Back in June, Michele Boyarsky of The Engine Block reported that there is a growing shortage of auto technicians that is “alarming and worth your attention.” According to the National Automobile Dealers Association (NADA), 76,000 new technicians are needed yearly to fill job openings, but there is an average annual shortage of 39,000 technicians. Boyarsky noted that the reasons for the shortage vary but include an “outdated flat-rate pay system and high personal investment for tools and certifications” as well as “unrealistic warranty repair times and a serious disconnect between management and technicians.”
A shortage of auto technicians is increasingly worrisome because vehicles are rapidly becoming more expensive and technical, now requiring special knowledge as well as unique tools that technicians need to be trained on in order to use them.
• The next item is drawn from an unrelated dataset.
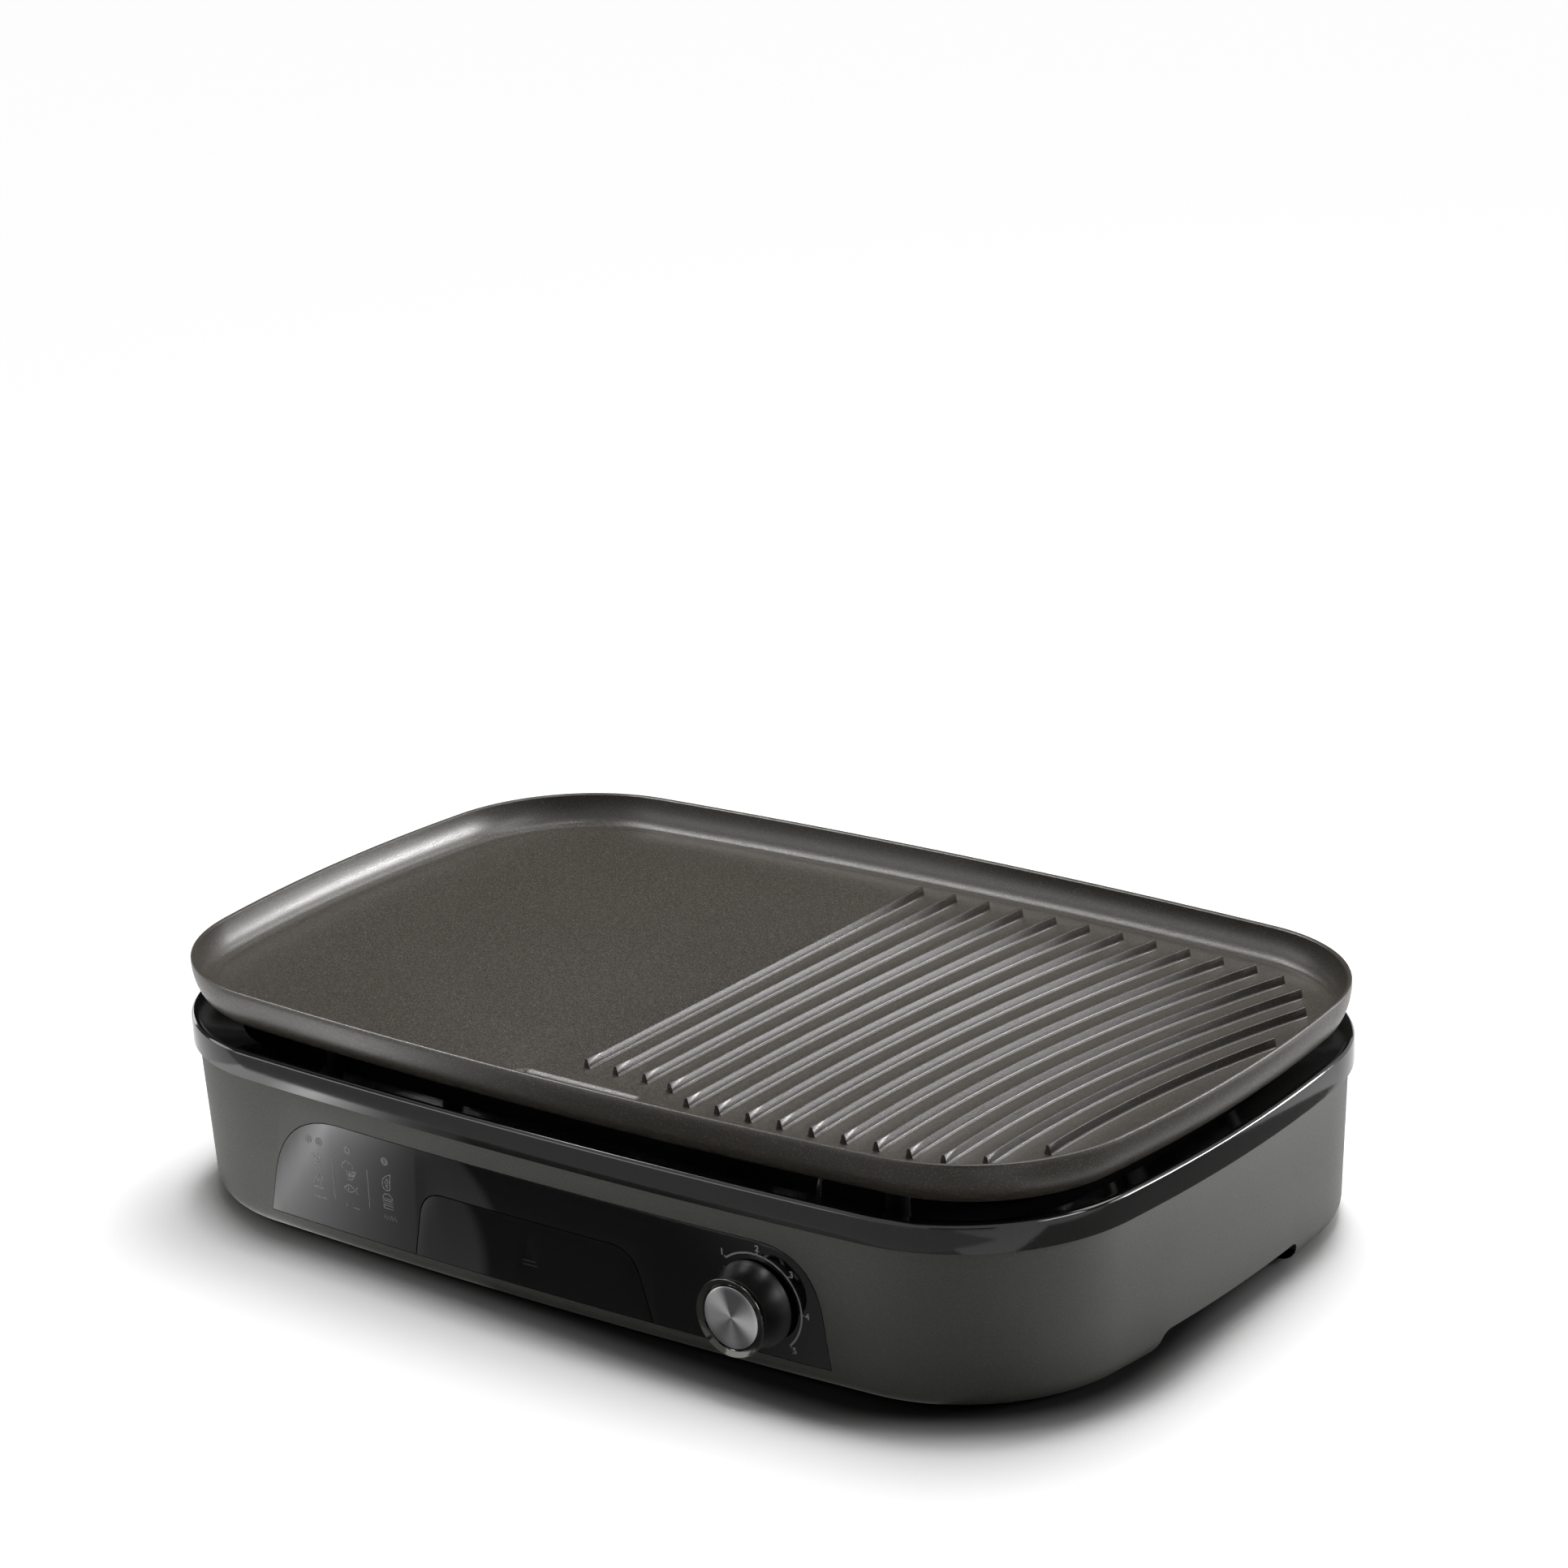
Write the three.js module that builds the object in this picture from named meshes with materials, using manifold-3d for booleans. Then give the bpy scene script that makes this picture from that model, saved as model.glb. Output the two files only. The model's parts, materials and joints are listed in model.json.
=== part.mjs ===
// Electric table grill: a ribbed cast plate over a heated base with a slide-out drip tray.
// Millimetres, +Z up, +X to the user's right, the front faces -Y, the table is z = 0.
import * as THREE from 'three';
import { mergeVertices } from 'three/addons/utils/BufferGeometryUtils.js';
import Module from 'manifold-3d';

const wasm = await Module();
wasm.setup();

// Clearances
const seatGap = 0.3;
const slideGap = 0.6;
const cutOverrun = 4;

// Plan outline of the base: four shallow bows joined by round corners
const basePlan = { halfWidth: 245, halfDepth: 157.5, frontBow: 3090, endBow: 727, corner: 82 };
const bowSteps = 2;
const cornerSteps = 6;
const endSteps = 2;

// Heights above the table
const padHeight = 2;
const bodyBottom = 1.2;
const bodyTop = 71;
const ringHeight = 12.5;
const plateUnderside = 88;
const plateTop = 108;

// Body shell
const wall = 2.5;
const ringOverhang = 2.5;
const sideTaper = Math.tan(THREE.MathUtils.degToRad(3));
const endEdgeRadius = 8;
const frontEdgeRadius = 6;
const lipWidth = 5;
const endLipWidth = 12;
const lipHeight = 3.9;
const flangeWidth = 12;
const flangeThickness = 2.5;
const ledgeDrop = 2.5;
const ledgeInset = 14;
const ledgeThickness = 2.5;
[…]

Previous generations could fix different makes and models because they had standard parts, but with each manufacturer coming up with its own computerized technologies that are installed into their vehicles, servicing them has begun to require more training. Of course, the widespread electrification of vehicles is creating an entirely new kind of technology that technicians must be trained on as well.
An article from Auto Remarketing from July of 2019 noted that Manheim has been promoting its Manheim Apprentice Program, which is a 12-week program that prepares individuals for entry-level auto technician employment. According to the company, “new technologies mean today’s technology-driven technicians work with their minds as much as their hands.”
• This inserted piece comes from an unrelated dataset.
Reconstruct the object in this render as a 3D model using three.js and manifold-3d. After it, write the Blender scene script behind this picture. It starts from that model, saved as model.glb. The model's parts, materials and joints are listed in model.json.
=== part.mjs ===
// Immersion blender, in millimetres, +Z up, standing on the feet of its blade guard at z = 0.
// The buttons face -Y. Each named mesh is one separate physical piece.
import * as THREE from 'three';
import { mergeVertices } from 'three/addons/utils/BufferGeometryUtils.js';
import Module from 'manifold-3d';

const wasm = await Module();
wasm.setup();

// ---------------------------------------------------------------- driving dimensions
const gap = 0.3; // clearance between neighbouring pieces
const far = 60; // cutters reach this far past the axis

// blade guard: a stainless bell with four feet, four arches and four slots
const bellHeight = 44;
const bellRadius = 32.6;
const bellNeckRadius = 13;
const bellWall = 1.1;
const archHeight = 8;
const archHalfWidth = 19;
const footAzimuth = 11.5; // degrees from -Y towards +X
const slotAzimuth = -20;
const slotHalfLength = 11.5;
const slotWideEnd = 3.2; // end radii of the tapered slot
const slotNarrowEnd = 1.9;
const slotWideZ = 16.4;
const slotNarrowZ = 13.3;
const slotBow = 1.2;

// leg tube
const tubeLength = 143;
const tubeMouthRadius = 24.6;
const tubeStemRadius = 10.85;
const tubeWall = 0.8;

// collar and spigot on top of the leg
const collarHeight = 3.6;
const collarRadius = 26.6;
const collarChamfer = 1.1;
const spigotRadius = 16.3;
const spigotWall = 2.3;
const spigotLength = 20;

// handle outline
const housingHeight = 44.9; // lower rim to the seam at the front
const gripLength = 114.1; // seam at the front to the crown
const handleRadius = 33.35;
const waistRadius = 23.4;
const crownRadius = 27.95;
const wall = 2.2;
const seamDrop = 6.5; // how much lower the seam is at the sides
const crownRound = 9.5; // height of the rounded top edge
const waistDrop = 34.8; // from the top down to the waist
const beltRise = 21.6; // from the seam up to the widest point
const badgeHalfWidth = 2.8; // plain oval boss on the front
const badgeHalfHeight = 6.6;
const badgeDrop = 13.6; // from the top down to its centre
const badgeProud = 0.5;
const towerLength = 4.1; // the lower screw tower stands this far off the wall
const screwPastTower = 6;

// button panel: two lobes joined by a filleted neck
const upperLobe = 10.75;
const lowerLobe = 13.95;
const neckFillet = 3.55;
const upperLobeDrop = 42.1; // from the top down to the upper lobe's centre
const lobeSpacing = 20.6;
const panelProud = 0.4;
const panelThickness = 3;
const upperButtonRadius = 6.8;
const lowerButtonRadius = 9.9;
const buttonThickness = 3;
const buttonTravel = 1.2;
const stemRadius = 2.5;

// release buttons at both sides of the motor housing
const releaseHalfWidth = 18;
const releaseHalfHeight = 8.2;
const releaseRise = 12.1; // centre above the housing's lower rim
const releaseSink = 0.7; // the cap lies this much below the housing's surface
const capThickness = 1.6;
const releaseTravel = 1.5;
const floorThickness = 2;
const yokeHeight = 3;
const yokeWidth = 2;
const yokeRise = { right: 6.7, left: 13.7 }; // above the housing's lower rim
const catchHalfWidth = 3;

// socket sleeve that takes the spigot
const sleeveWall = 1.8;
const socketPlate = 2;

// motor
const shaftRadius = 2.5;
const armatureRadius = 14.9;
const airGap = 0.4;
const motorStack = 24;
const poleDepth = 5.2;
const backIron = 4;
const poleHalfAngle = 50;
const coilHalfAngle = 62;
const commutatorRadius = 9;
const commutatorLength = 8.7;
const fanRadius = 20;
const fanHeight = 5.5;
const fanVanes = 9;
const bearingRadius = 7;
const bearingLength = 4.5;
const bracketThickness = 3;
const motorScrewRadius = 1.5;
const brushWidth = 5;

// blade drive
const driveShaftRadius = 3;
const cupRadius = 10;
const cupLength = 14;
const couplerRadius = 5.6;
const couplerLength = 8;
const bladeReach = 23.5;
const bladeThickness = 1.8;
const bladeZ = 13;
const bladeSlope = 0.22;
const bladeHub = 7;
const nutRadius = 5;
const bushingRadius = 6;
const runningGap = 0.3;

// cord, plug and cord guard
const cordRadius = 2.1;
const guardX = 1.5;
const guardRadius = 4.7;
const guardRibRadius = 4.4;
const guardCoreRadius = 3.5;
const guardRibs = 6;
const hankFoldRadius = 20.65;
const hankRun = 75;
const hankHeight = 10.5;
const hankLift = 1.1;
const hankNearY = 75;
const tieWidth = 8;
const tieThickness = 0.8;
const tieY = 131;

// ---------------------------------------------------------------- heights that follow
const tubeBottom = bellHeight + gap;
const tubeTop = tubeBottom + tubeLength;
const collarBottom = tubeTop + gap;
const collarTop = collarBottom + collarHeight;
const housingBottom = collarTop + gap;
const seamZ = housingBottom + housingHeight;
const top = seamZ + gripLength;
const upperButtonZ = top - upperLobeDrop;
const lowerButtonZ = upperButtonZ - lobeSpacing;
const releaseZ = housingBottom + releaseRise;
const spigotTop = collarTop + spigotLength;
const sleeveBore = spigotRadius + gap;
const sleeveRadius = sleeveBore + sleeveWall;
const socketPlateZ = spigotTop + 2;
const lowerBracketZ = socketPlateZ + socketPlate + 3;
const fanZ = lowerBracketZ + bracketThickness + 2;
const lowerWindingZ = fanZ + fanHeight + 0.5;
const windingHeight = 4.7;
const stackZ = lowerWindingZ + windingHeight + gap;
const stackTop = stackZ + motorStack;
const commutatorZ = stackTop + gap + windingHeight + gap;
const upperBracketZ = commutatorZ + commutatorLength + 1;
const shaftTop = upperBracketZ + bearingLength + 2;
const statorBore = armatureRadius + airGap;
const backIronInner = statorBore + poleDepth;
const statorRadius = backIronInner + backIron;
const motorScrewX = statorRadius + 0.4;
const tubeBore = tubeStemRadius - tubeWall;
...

Jackie Charniga of Automotive News reported that through its program, Manheim “plans to hire 500 new technicians by 2022, resulting in 1,300 companywide.” When asked about the apprenticeship program, Manheim President Grace Huang stated, “It’s very much a huge strategic pillar for us for the future.”
In addition to investing in this program, Manheim has plans to spend $40 million throughout the next two years to revamp existing service centers as well as build new ones.
Manheim is not alone in its quest to train new auto technicians. An Automotive News article from August 10, 2019 reported that BMW has big plans to open two technician training centers and expand two existing ones. The goal of these is reportedly to “train service techs to work on electrified drivetrains and a constantly evolving suite of technologies emerging in modern vehicles.” Jessica Saunders of Atlanta Business Chronicle reported that BMW’s project is expected to cost $56 million and increase training capacity by 50%.
Like Manheim, BMW also prides itself on its Service Technician Education Program, which was created in 1997 and is a 16-week program geared towards recruiting new technicians. Around 400 trainees graduate from the program annually and the company would like to see that number double in the coming years.
Over 5,000 individuals have completed the program since its creation and around 95% of them subsequently gained employment with BMW.
Of course, the shortage of auto technicians can be a huge problem for service centers and dealerships, but consumers are also affected. Despite the urgent need for more technicians, there is hope through programs like Manheim’s and BMW’s; however, finding ways to fund and promote these programs is crucial, as they have the potential to encourage individuals to choose the auto technician career path.